En France, la réglementation est plus stricte. Outre les diverses offres d’information et les campagnes, menées entre autres par le Ministère de la Santé et l’agence publique Santé Publique France, et les recommandations vaccinales élaborées par le Comité technique des vaccinations (CTV), trois vaccins sont obligatoires à savoir la diphtérie, la polio et le tétanos auquel se rajoute la fièvre jaune en Guyane. En vertu d’une loi votée fin août, cette obligation vaccinale sera étendue de trois à onze vaccins à compter du 1er janvier 2018. Parmi ces vaccins obligatoires : coqueluche, hépatite B, bactérie Haemophilus influenzae de type b, pneumocoques, méningoques, rougeole, oreillons et rubéoles. Le premier ministre français Édouard Philippe avait d’ailleurs placé l’extension de l’obligation vaccinale au coeur de sa politique lors de son discours de politique générale en juillet cette année: «Des enfants meurent encore de la rougeole, dans la patrie de Pasteur, ce n'est pas admissible». Son projet, également porté par la Ministre de la Santé Agnès Buzyn, est toutefois fortement controversé, d’autant plus que le sceptiscisme envers les vaccins va croissant en France. Ainsi, suite à plusieurs scandales liés à l’introduction de nouveaux médicaments, la part des personnes contre la vaccination est passée de 10 à 25% entre 2000 et 2016. En revanche, l’Etat français tient à l’obligation vaccinale.

L’exemple le plus récent est fourni par un couple orienté vers les médecines alternatives qui avait contesté le caractère obligatoire des vaccinations préventives et indiqué que les vaccins contenaient des susbstances dangereuses mettant en danger le bien de leurs enfants. Le cas est allé jusque devant le Conseil constitutionnel, dont la décision a confirmé la constitutionnalité de l’obligation vaccinale. En France, la vaccination obligatoire pour les enfants en bas âge est héritière d’une longue tradition et a remporté de francs succès. En effet, mise en place à une époque où les épidémies étaient monnaie courante, les vaccinations obligatoires (1902 vaccination antivariolique; 1938 diphtérie; 1940 tétanos; 1950 tuberculose; 1964 polio) ont quasiment éradiqué des maladies infectieuses comme la polio et la rougeole. Aujourd’hui, on peut dire sans aucun doute que, mise à part la mise en place de l’évacuation des eaux usées, aucune autre mesure de santé publique n’a eu de tel effet positif.
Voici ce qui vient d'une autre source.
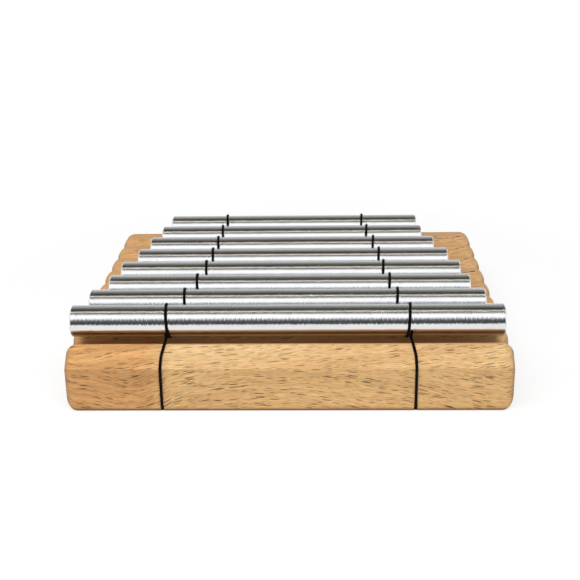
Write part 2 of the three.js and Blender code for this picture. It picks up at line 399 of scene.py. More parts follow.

# Dark wood: end grain, and painted shade along the foot where the block meets the floor
end_grain_and_shade_wood = linear(144, 100, 58)
end_grain_band = (0.55, 1.0)
end_grain_most = 0.6
foot_shade_band = (2.4 * MM, 0.8 * MM)

wood_roughness = (0.48, 0.6)
wood_gloss = 0.25
wood_relief = 0.04 * MM
wood_relief_strength = 0.5
fibre_relief_share = 0.25


def fleck_layer(tree, vector, scale, reach_range):
    """Short dashes along the grain: how much of a dash lies at each point."""
    inputs = {"Vector": scaled(tree, vector, scale), "Scale": 1.0}
    cells = node(tree, "ShaderNodeTexVoronoi", inputs, feature="F1").outputs
    tone = split(tree, cells["Color"])
    reach = map_range(tree, tone[0], 0.0, 1.0, *reach_range)
    distance = math_node(tree, "DIVIDE", cells["Distance"], reach)
    inside = map_range(tree, distance, *fleck_edge_band)
    return times(tree, inside, map_range(tree, tone[1], *fleck_tone_band))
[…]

En Allemagne, où les épidémies de rougeole sont de nouveau à l’ordre du jour, particulièrement dans les agglomérations, on parle de plus en plus  d’introduire une obligation vaccinale. Pour les citoyens allemands et suisses, pour lesquels la liberté individuelle de disposer de son propre corps est primordiale, la politique de prévention française sonne quelque peu paternaliste. Cependant, des pays comme l’Allemagne ou la Suisse ne peuvent que rêver d’atteindre des taux de vaccination allant jusqu’à 95%. Faire la part entre l’intérêt général et la liberté individuelle, constitue un champ de tension de la politique sociale et sanitaire, devant être sans cesse renégocié.